The initial partnership action was not amenable to the jurisdiction of this Court due to respondent's inadvertent noncompliance with the TEFRA procedures, Alhouse v. Commissioner , T.C. Memo. 1991-652, which would not have occurred had the Partnership been properly characterized as such. The unsuccessful appeal of that case by the taxpayers involved and decided by the Court of Appeals for the Ninth Circuit, prolonged its duration by close to 2 years. The eventual issuance of the FPAAs was deferred for an additional two plus years because respondent elected to pursue settlement agreements with some but not all individual partners. Respondent's strategic decision to induce settlements with certain individual members of the investment group, however, is a matter wholly within his discretion and does not constitute a ministerial act, particularly since the TMP and remaining partners were not readily identifiable. Dadian v. Commissioner , T.C. Memo. 2004-121.
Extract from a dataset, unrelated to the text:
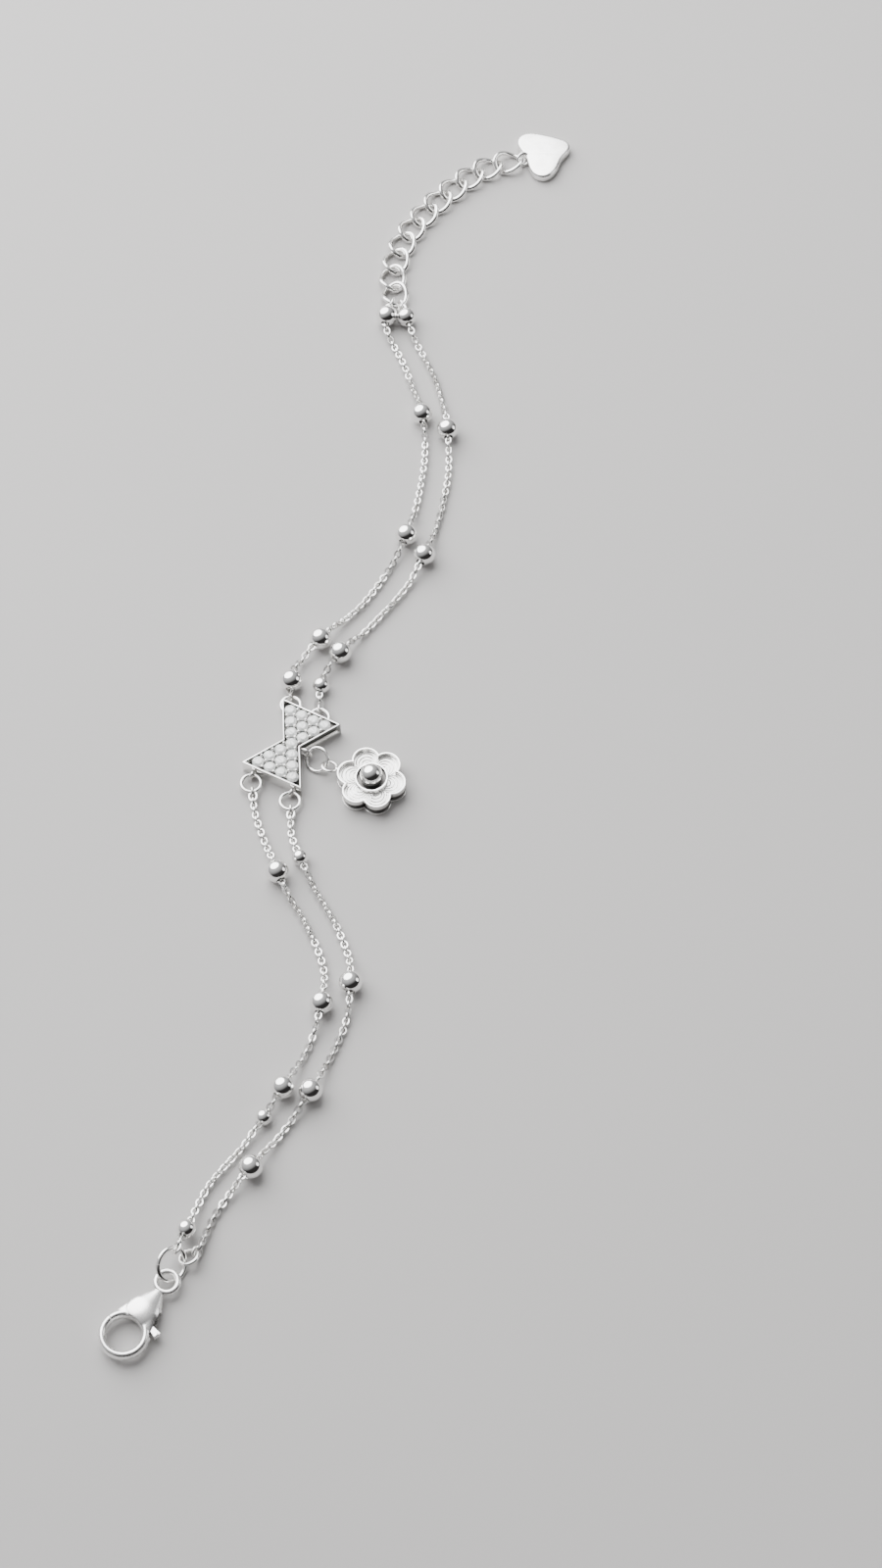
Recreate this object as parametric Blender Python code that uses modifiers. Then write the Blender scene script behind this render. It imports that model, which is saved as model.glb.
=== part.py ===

Additionally, the TEFRA action might have been settled more expeditiously than the four plus years it took to conclude, but for the reluctance of the participating partners in that case to abide by the decision in Alhouse v. Commissioner , supra . The participating partners persistently attempted to resuscitate a challenge to the Partnership's tax classification status, as documented in a series of motions submitted during the pendency of the TEFRA case.

Finally, because the various TMPs throughout the TEFRA proceeding were investors similarly situated to petitioners, who were not privy to the Partnership's operation and subscription information, notice to the nonparticipating partners was apparently not feasible until respondent procured the identification list. Even if the failure to inform petitioners of the partnership proceedings constituted a dereliction of the obligations of the TMP, the notice responsibilities under the TEFRA procedures are allocated to the TMP, and not the IRS. See sec. 6223(g). The nonperformance of the requisite TEFRA notice function by a TMP is not an IRS error requiring the abatement of interest. See Jaffe v. Commissioner , T.C. Memo. 2004-122; Fargo v. Commissioner , T.C. Memo. 2004-13.

To reflect the foregoing,

An appropriate Order and Decision will be

entered granting Respondent's Motion.